Classic economics suggests that sales and profits are leading indicators of how well a company is doing and will do. However, they are trailing indicators: By the time the sale is made and the profit shows up on the balance sheet, it is far too late to do anything about it. Customer engagement and employee engagement are the new leadership metrics to use because they incorporate the principles of behavioral economics. They are the leading indicators that give shareholders a true picture of a company’s future performance.

In Human Sigma: Managing the Employee-Customer Encounter, John Fleming and I summarize key observations from more than 20 years of research and consulting with service economy companies. In three concise points, these observations are:

  • Customer behavior is highly emotional, and these emotions can be managed.
  • Employees have a tremendous impact on customers’ emotions, for good or ill.
  • Employee behavior is highly emotional, and these emotions can be managed.

We have learned that it is critical to monitor your employees and customers as closely as you would monitor your sales and profit.

Historically, economics and psychology have not gotten along well. From the earliest days, both psychology and economics have shared an interest in understanding human thought, feeling, and behavior. But for the past century or so, these disciplines have followed remarkably different paths in attaining that understanding.

The dominant model in economics asserts that people make decisions based on a dispassionate evaluation of the available evidence— i.e., the benefits of a certain course of action weighed against its costs. The right decision is the one that maximizes an individual’s economic gain and minimizes costs.

Adam Smith, the father of modern capitalism, however, suggests that human decision-making is a struggle between two opposing forces—the “rational man” and the “passions,”—i.e., that human decision-making is prone to all manner of errors and biases.

We use intuitive, emotional thinking more often than we realize. The separate systems we call “emotional” and “rational” are actually intertwined and interdependent. Neither system can exist nor function without the other, and understanding the organic underpinnings of feelings is key to understanding how and why people make decisions—and why they sometimes appear to defy logic.

Many anomalies in human decision-making have been documented. One example is the “endowment effect,” where people tend to demand a higher price to part with an object they already own than they would be willing to pay for it to begin with. The upshot of the endowment effect is that our brains place limits on how rationally we view the world around us and process the information we receive from it. The emergence of behavioral economics has been a defining development because it sheds new light on the psychological dynamics of human decision-making and how non-conscious, perceptual and emotional factors influence that process.

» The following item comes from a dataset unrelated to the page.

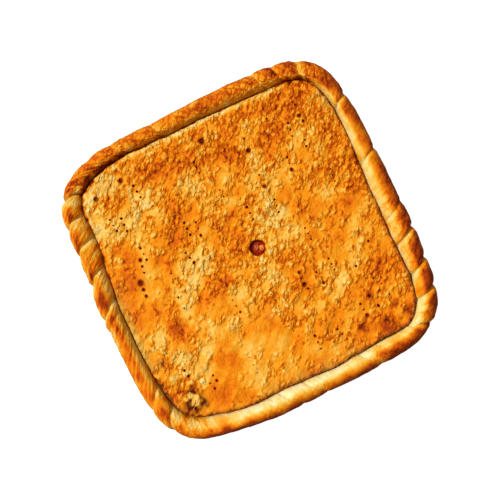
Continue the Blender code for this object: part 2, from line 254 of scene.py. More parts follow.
def inside_ring(spots, ring):
    """Which places lie inside a closed ring of places."""
    x, y = spots.T
    inside = np.zeros(len(spots), dtype=bool)
    for (ax, ay), (bx, by) in zip(ring, np.roll(ring, -1, axis=0)):
        if ay != by:
            crosses = (ay > y) != (by > y)
            inside ^= crosses & (x < (bx - ax) * (y - ay) / (by - ay) + ax)
    return inside


def fill_outline(outline, holes, loose):
    """Triangles that fill an outline through loose places, apart from its holes."""
    places = np.concatenate([part[:, :2] for part in (outline, *holes, loose)])
    edges, rings, start = [], [], 0
    for ring in (outline, *holes):
        numbers = np.arange(start, start + len(ring))
        edges += np.stack([numbers, np.roll(numbers, -1)], -1).tolist()
        rings.append(numbers)
        start += len(ring)
    flat = [Vector(place) for place in places.tolist()]
    _, _, made, source, _, _ = delaunay_2d_cdt(flat, edges, [], 0, 1e-8, True)
    source = np.array([came[0] for came in source])
    triangles = source[np.array(made)]
    middles = places[triangles].mean(axis=1)
    keep = np.ones(len(triangles), dtype=bool)
    for order, numbers in enumerate(rings):
        of_ring = (triangles >= numbers[0]) & (triangles <= numbers[-1])
        edgewise = np.nonzero(np.all(of_ring, axis=1))[0]
        within = inside_ring(middles[edgewise], places[numbers])
        keep[edgewise] = within if order == 0 else ~within
    triangles = triangles[keep]
    x, y = places.T
    a, b, c = triangles.T
    area = (x[b] - x[a]) * (y[c] - y[a]) - (x[c] - x[a]) * (y[b] - y[a])
    triangles[area < 0] = triangles[area < 0][:, ::-1]
    return triangles


def spread_inside(outline, step, holes=()):
    """Evenly spread places inside an outline, clear of its edge and of the holes."""
    top = np.max(np.abs(outline)) + step
    rows = np.arange(-top, top, step * math.sqrt(0.75))
    columns = np.arange(-top, top, step)
    x, y = np.meshgrid(columns, rows)
    x = (x + 0.5 * step * (np.arange(len(rows)) % 2)[:, None]).ravel()
    y = y.ravel()
    around = np.arctan2(outline[:, 1], outline[:, 0])
    order = np.argsort(around)
    far = np.hypot(outline[:, 0], outline[:, 1])
    limit = np.interp(np.arctan2(y, x), around[order], far[order], period=2 * math.pi)
    keep = np.hypot(x, y) < limit - 0.84 * step
    for hx, hy, radius in holes:
        keep &= np.hypot(x - hx, y - hy) > radius + 0.5 * step
    return np.stack([x[keep], y[keep]], -1)


def placed(name, mesh, finish):
    """A smooth piece in the scene, from its mesh and its finish."""
    mesh.shade_smooth()
    mesh.materials.append(finish)
    piece = bpy.data.objects.new(name, mesh)
    bpy.context.collection.objects.link(piece)
    return piece


def dough_piece(name, points, faces, masks, finish):
    """A piece of dough, with a value per point for each of its masks."""
    mesh = bpy.data.meshes.new(name)
    mesh.from_pydata(points.tolist(), [], faces)
    for mask, values in masks.items():
        layer = mesh.attributes.new(mask, "FLOAT", "POINT")
        layer.data.foreach_set("value", np.asarray(values, dtype=np.float32))
    work = bmesh.new()
    work.from_mesh(mesh)
    bmesh.ops.recalc_face_normals(work, faces=work.faces[:])
    work.to_mesh(mesh)
    work.free()
    return placed(name, mesh, finish)


u = np.arange(ROPE_STATIONS)[None, :] * ROUND_TRIP / ROPE_STATIONS
angle = np.linspace(0, CREASE_ANGLE, ROPE_ROWS)[:, None]
x, y, nx, ny, out, crease = rope_frame(u, angle)
share, mild, near, depth = fold_place(u)
relief = fold_relief(u, angle)

# Fine relief: the cut of each seam, stretch lines along the folds, small blisters
cut = -SEAM_CUT * np.maximum(2 * depth - 1, 0) * fade(near, SEAM_CUT_WIDTH, 1)
strain = 0.35 + 0.65 * depth * fade(near, STRETCH_REACH) + pushed(x, y, WRINKLED)
slant = STRETCH_SLANT_NORTH * np.maximum(ny, 0) + STRETCH_SLANT_WEST * np.maximum(-nx, 0)
slant = u + 0.5 * np.cos(angle) * slant
lines = wander(slant, angle * 4 * MM, 0.02, LINE_SIZE)
folds = wander(slant, angle * 5 * MM, 0.05, FOLD_SIZE)
sway = wander(x, y, angle * 12 * MM, SWAY_SIZE)
fine = strain * (LINE_RISE * lines + FOLD_RISE * folds) + SWAY_RISE * sway
rough = np.clip(0.5 + 1.3 * wander(x, y, 0.7, 30 * MM), 0.15, 1)
pimples = wander(x, y, angle * 13 * MM, PIMPLE_SIZE)
fine = fine + rough * PIMPLE_RISE * np.maximum(pimples, -0.1)

# The rope's section: half an oval, wider outside than inside where hands pushed it
over = np.sin(angle)
swell = relief + (cut + fine) * np.clip(over * 1.6 + 0.35, 0, 1)
inner_swell = relief * np.sqrt(np.abs(over)) + (cut + fine) * over
lift = relief + ROLL_RISE * wander(x, y, 0.5, ROLL_SIZE) + cut + fine
side = np.where(np.cos(angle) >= 0, out + swell, crease + inner_swell) * np.cos(angle)
roll = np.stack([x + nx * side, y + ny * side, ROPE_MID + (ROPE_CREST + lift) * over], -1)

foot_x, foot_y, foot_nx, foot_ny, foot_out, _ = rope_frame(u, np.zeros((1, 1)))
down = np.linspace(1, 0, FOOT_ROWS + 1)[:-1, None]
foot_side = foot_out + swell[:1] * (1 - down) ** 2 - FOOT_IN * down ** 2.5
foot = np.stack([
    foot_x + foot_nx * foot_side,
    foot_y + foot_ny * foot_side,
    np.broadcast_to(ROPE_MID * (1 - down), foot_side.shape),
], -1)
rows = np.concatenate([foot, roll])
case_points, case_faces = [], []
numbers = added(case_points, rows.reshape(-1, 3)).reshape(rows.shape[:2])
for lower, upper in zip(numbers, numbers[1:]):
    case_faces += band(lower, upper)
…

So if humans are driven more by their passions than their rational selves, how does this affect the tools companies use to evaluate and manage them as customers?

Most existing approaches to understanding customer requirements provide a poor perspective. As a result, it is not surprising that executives and managers continue to struggle to understand why satisfied customers defect to competitors and why authentic, organic growth remains elusive in many areas.

It is now possible to reliably monitor and react to the emotional factors that drive customer behavior and incorporate them into existing business processes. Several key discoveries have emerged that affect what companies should pay attention to when assessing the health of their customer relationships. The most basic discovery has been that customers possess a consistent set of emotional needs:

Confidence: Can you be trusted?
Integrity: Do you treat me the way I deserve to be treated?
Pride: Do I want to be associated with you?
Passion: Are you irreplaceable to me?

By fulfilling these core customer needs, any company can take advantage of the largely untapped, enormous potential for breakthrough improvements in customer retention, profitability and sustainable growth.